[Illustration: THE DRIFT AND WATERING PLACE]
The Manchesters had been having an uncomfortable time of it, and I found Sir George White and his staff up on their hill. As we walked about, the little puffs of dust kept rising at our feet. We were within rifle-fire, though at long range. Now and then a very peculiar little shell was thrown at us. One went straight through a tent, but we could not find it afterwards. It was a shell like a viper. I left the Manchesters putting up barbed-wire entanglements to increase their defence, and came back to try to find another runner. The shells were falling very thick in the town, and for the first time people were rather scared. As I write one bursts just over this little tin house. It is shrapnel, and the iron rain falls hammering on the roof, but it does not come through. Two windows only are broken. Probably it burst too high.
November 8, 1899.
Fairly quiet day. The great event was the appearance of a new “Long Tom” on the Bulwan. He is to be called “Puffing Billy,” from the vast quantity of smoke he pours out.

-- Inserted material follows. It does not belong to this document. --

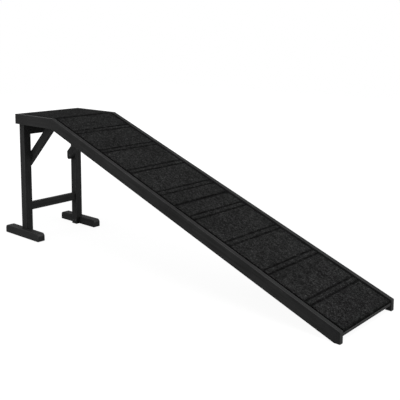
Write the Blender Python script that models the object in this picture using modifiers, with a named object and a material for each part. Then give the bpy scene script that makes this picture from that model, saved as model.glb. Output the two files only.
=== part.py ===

Nothing else of great importance happened. Major Grant, of the Intelligence, was slightly wounded while sketching on the Manchesters’ ridge. Coolies wandered about the streets all day with tin boxes or Asiatic bundles on their heads. Joubert had sent them in as a present from Dundee. They were refugees from that unhappy town, and after a visit to Pretoria, they are now dumped down here to help devour our rations. Some Europeans have come, too—guards, signalmen and shopkeepers—who report immense reinforcements coming up for the Boers. Is there not something a little mediaeval in sending a crowd of hungry non-combatants into an invested town?